### SHORT PROBLEM
Quote the whole listing word for word, please.
------ GIVEN MATERIAL ------
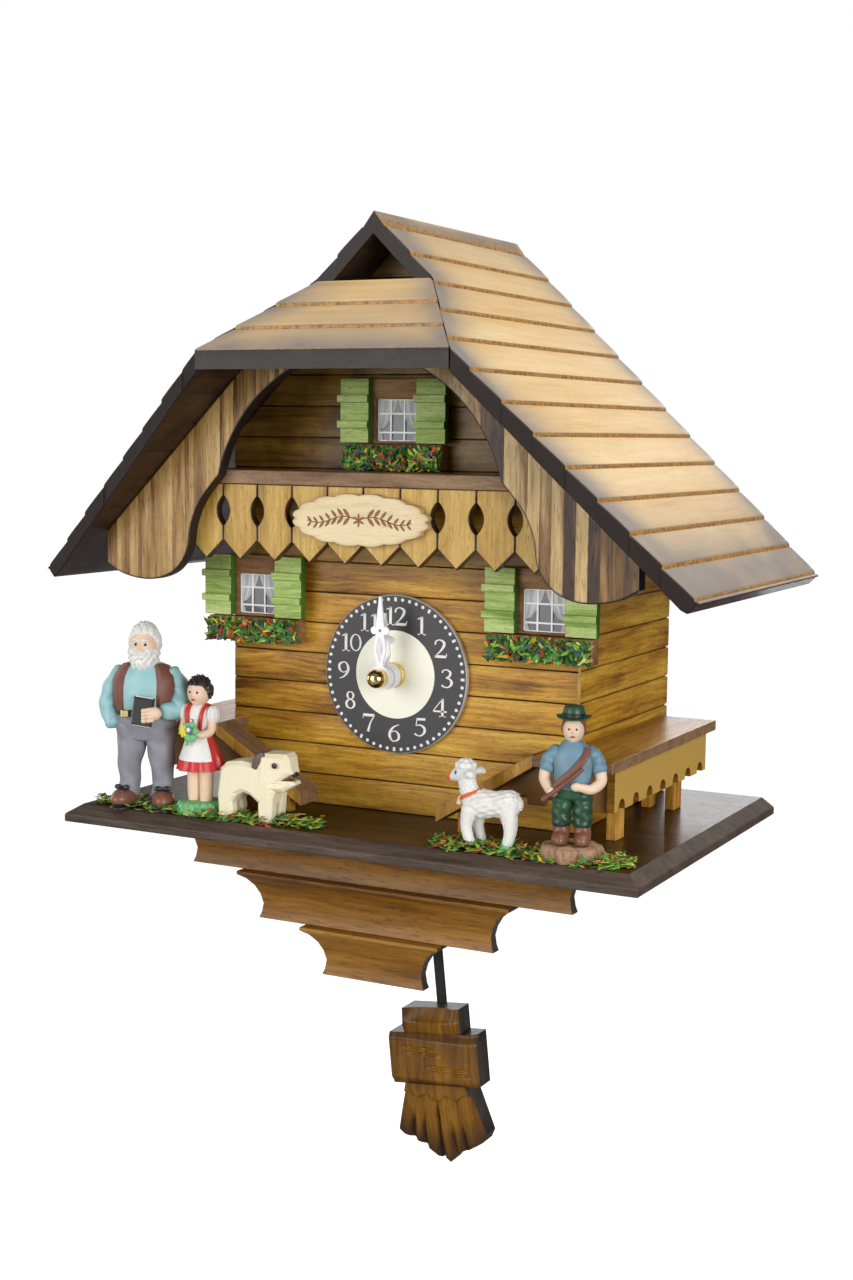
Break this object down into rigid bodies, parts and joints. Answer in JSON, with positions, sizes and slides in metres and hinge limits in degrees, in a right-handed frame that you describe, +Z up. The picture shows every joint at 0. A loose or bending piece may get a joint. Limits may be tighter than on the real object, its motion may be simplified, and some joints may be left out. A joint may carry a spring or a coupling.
{
  "type": "chalet wall clock",
  "caption": "Carved wooden wall clock shaped as a mountain chalet, with a round dial, painted figures on its base board and a swinging pendulum below.",
  "frame": {"origin": "centre of the hanging hole on the back face of the back board", "axes": "+Z up, +Y into the wall, +X to the right of the dial as seen from the room"},
  "size_m": [0.2282, 0.1403, 0.3111],
  "materials": {
    "roof_wood": "satin lacquer, whitewashed with misted edges",
    "honey_wood": "satin lacquer",
    "dark_wood": "satin lacquer, walnut stain",
    "trim_wood": "satin lacquer, striped grain",
    "carved_wood": "satin lacquer",
    "maple": "matte, unstained",
    "shutter_paint": "satin paint, green",
    "frame_wood": "satin stain",
    "pane_card": "printed card",
    "turf": "dyed fibre scatter",
    "figure_paint": "hand-painted resin",
    "lime_wood": "raw carved",
    "dial_card": "printed, satin",
    "hand_paint": "gloss white",
    "brass": "polished",
    "black_plastic": "fine texture",
    "white_plastic": "moulded",
    "cell": "printed sleeve",
    "black_steel": "satin black"
  },
  "bodies": {
    "clock_case": {"roof_left": "roof_wood", "roof_right": "roof_wood", "hip_panel": "roof_wood", "gable_trim_left": "trim_wood", "gable_trim_right": "trim_wood", "front_wall": "honey_wood", "side_wall_left": "honey_wood", "side_wall_right": "honey_wood", "back_board": "honey_wood", "corner_blocks": "honey_wood", "platform_board": "dark_wood", "cornice_upper": "honey_wood", "cornice_middle": "honey_wood", "cornice_lower": "honey_wood", "balcony_shelf": "dark_wood", "balcony_pickets": "carved_wood", "plaque": "maple", "window_frame_upper": "frame_wood", "window_frame_left": "frame_wood", "window_frame_right": "frame_wood", "window_panes": "pane_card", "shutters_upper": "shutter_paint", "shutters_left": "shutter_paint", "shutters_right": "shutter_paint", "flower_box_upper": "turf", "flower_box_left": "turf", "flower_box_right": "turf", "porch_deck_left": "honey_wood", "porch_deck_right": "honey_wood", "porch_apron_left": "trim_wood", "porch_apron_right": "trim_wood", "porch_skirt_left": "trim_wood", "porch_skirt_right": "trim_wood", "stair_rail_left": "dark_wood", "stair_rail_right": "dark_wood", "porch_posts_left": "honey_wood", "porch_posts_right": "honey_wood", "grass_left": "turf", "grass_right": "turf", "old_man": "figure_paint", "girl": "figure_paint", "shepherd": "figure_paint", "lamb": "figure_paint", "dog": "lime_wood", "dial": "dial_card", "movement_housing": "black_plastic", "movement_lid": "black_plastic", "threaded_bush": "brass", "hex_nut": "brass"},
    "minute_train": {"minute_arbor": "white_plastic", "minute_hand": "hand_paint", "cap_nut": "brass"},
    "hour_train": {"hour_wheel": "white_plastic", "hour_hand": "hand_paint"},
    "setting_train": {"motion_wheel": "white_plastic", "setting_knob": "black_plastic"},
    "pendulum": {"pendulum_arm": "black_plastic", "pendulum_rod": "black_steel", "pendulum_bob": "carved_wood"},
    "battery": {"battery": "cell"}
  },
  "joints": [
    {"name": "minute_turn", "type": "hinge", "parent": "clock_case", "child": "minute_train", "pos_m": [0, -0.0824, -0.088], "axis": [0, 1, 0], "continuous": true},
    {"name": "hour_turn", "type": "hinge", "parent": "clock_case", "child": "hour_train", "pos_m": [0, -0.0824, -0.088], "axis": [0, 1, 0], "continuous": true},
    {"name": "setting_turn", "type": "hinge", "parent": "clock_case", "child": "setting_train", "pos_m": [0, -0.0824, -0.098], "axis": [0, 1, 0], "continuous": true},
    {"name": "pendulum_swing", "type": "hinge", "parent": "clock_case", "child": "pendulum", "pos_m": [0, -0.0669, -0.112], "axis": [0, 1, 0], "range_deg": [-1.8, 14.2]},
    {"name": "battery_lift", "type": "slide", "parent": "clock_case", "child": "battery", "axis": [0, 1, 0], "range_m": [0, 0.04]}
  ],
  "couplings": [
    {"joint": "hour_turn", "follows": "minute_turn", "ratio": 0.083333},
    {"joint": "setting_turn", "follows": "minute_turn", "ratio": -0.33333}
  ]
}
------
### TASK SOLUTION
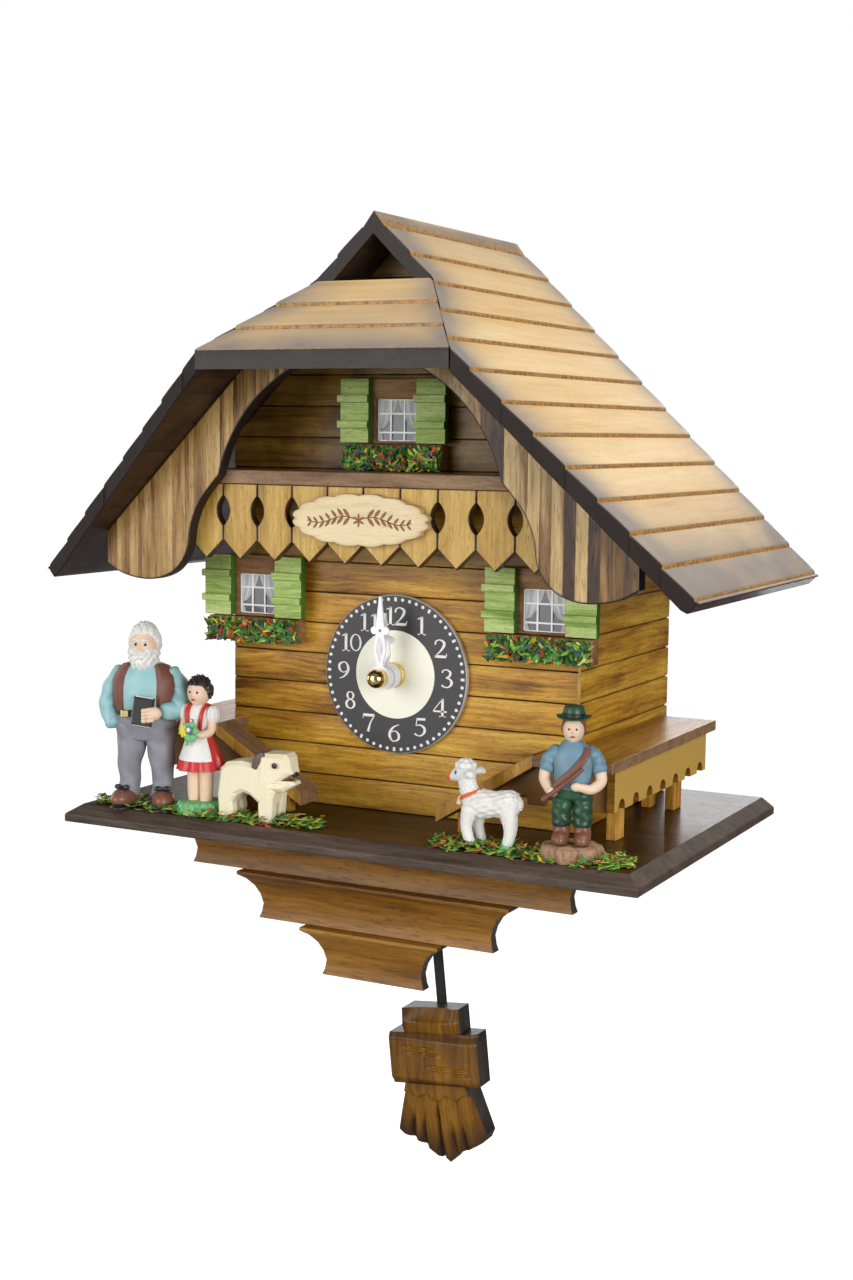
Break this object down into rigid bodies, parts and joints. Answer in JSON, with positions, sizes and slides in metres and hinge limits in degrees, in a right-handed frame that you describe, +Z up. The picture shows every joint at 0. A loose or bending piece may get a joint. Limits may be tighter than on the real object, its motion may be simplified, and some joints may be left out. A joint may carry a spring or a coupling.
{
  "type": "chalet wall clock",
  "caption": "Carved wooden wall clock shaped as a mountain chalet, with a round dial, painted figures on its base board and a swinging pendulum below.",
  "frame": {"origin": "centre of the hanging hole on the back face of the back board", "axes": "+Z up, +Y into the wall, +X to the right of the dial as seen from the room"},
  "size_m": [0.2282, 0.1403, 0.3111],
  "materials": {
    "roof_wood": "satin lacquer, whitewashed with misted edges",
    "honey_wood": "satin lacquer",
    "dark_wood": "satin lacquer, walnut stain",
    "trim_wood": "satin lacquer, striped grain",
    "carved_wood": "satin lacquer",
    "maple": "matte, unstained",
    "shutter_paint": "satin paint, green",
    "frame_wood": "satin stain",
    "pane_card": "printed card",
    "turf": "dyed fibre scatter",
    "figure_paint": "hand-painted resin",
    "lime_wood": "raw carved",
    "dial_card": "printed, satin",
    "hand_paint": "gloss white",
    "brass": "polished",
    "black_plastic": "fine texture",
    "white_plastic": "moulded",
    "cell": "printed sleeve",
    "black_steel": "satin black"
  },
  "bodies": {
    "clock_case": {"roof_left": "roof_wood", "roof_right": "roof_wood", "hip_panel": "roof_wood", "gable_trim_left": "trim_wood", "gable_trim_right": "trim_wood", "front_wall": "honey_wood", "side_wall_left": "honey_wood", "side_wall_right": "honey_wood", "back_board": "honey_wood", "corner_blocks": "honey_wood", "platform_board": "dark_wood", "cornice_upper": "honey_wood", "cornice_middle": "honey_wood", "cornice_lower": "honey_wood", "balcony_shelf": "dark_wood", "balcony_pickets": "carved_wood", "plaque": "maple", "window_frame_upper": "frame_wood", "window_frame_left": "frame_wood", "window_frame_right": "frame_wood", "window_panes": "pane_card", "shutters_upper": "shutter_paint", "shutters_left": "shutter_paint", "shutters_right": "shutter_paint", "flower_box_upper": "turf", "flower_box_left": "turf", "flower_box_right": "turf", "porch_deck_left": "honey_wood", "porch_deck_right": "honey_wood", "porch_apron_left": "trim_wood", "porch_apron_right": "trim_wood", "porch_skirt_left": "trim_wood", "porch_skirt_right": "trim_wood", "stair_rail_left": "dark_wood", "stair_rail_right": "dark_wood", "porch_posts_left": "honey_wood", "porch_posts_right": "honey_wood", "grass_left": "turf", "grass_right": "turf", "old_man": "figure_paint", "girl": "figure_paint", "shepherd": "figure_paint", "lamb": "figure_paint", "dog": "lime_wood", "dial": "dial_card", "movement_housing": "black_plastic", "movement_lid": "black_plastic", "threaded_bush": "brass", "hex_nut": "brass"},
    "minute_train": {"minute_arbor": "white_plastic", "minute_hand": "hand_paint", "cap_nut": "brass"},
    "hour_train": {"hour_wheel": "white_plastic", "hour_hand": "hand_paint"},
    "setting_train": {"motion_wheel": "white_plastic", "setting_knob": "black_plastic"},
    "pendulum": {"pendulum_arm": "black_plastic", "pendulum_rod": "black_steel", "pendulum_bob": "carved_wood"},
    "battery": {"battery": "cell"}
  },
  "joints": [
    {"name": "minute_turn", "type": "hinge", "parent": "clock_case", "child": "minute_train", "pos_m": [0, -0.0824, -0.088], "axis": [0, 1, 0], "continuous": true},
    {"name": "hour_turn", "type": "hinge", "parent": "clock_case", "child": "hour_train", "pos_m": [0, -0.0824, -0.088], "axis": [0, 1, 0], "continuous": true},
    {"name": "setting_turn", "type": "hinge", "parent": "clock_case", "child": "setting_train", "pos_m": [0, -0.0824, -0.098], "axis": [0, 1, 0], "continuous": true},
    {"name": "pendulum_swing", "type": "hinge", "parent": "clock_case", "child": "pendulum", "pos_m": [0, -0.0669, -0.112], "axis": [0, 1, 0], "range_deg": [-1.8, 14.2]},
    {"name": "battery_lift", "type": "slide", "parent": "clock_case", "child": "battery", "axis": [0, 1, 0], "range_m": [0, 0.04]}
  ],
  "couplings": [
    {"joint": "hour_turn", "follows": "minute_turn", "ratio": 0.083333},
    {"joint": "setting_turn", "follows": "minute_turn", "ratio": -0.33333}
  ]
}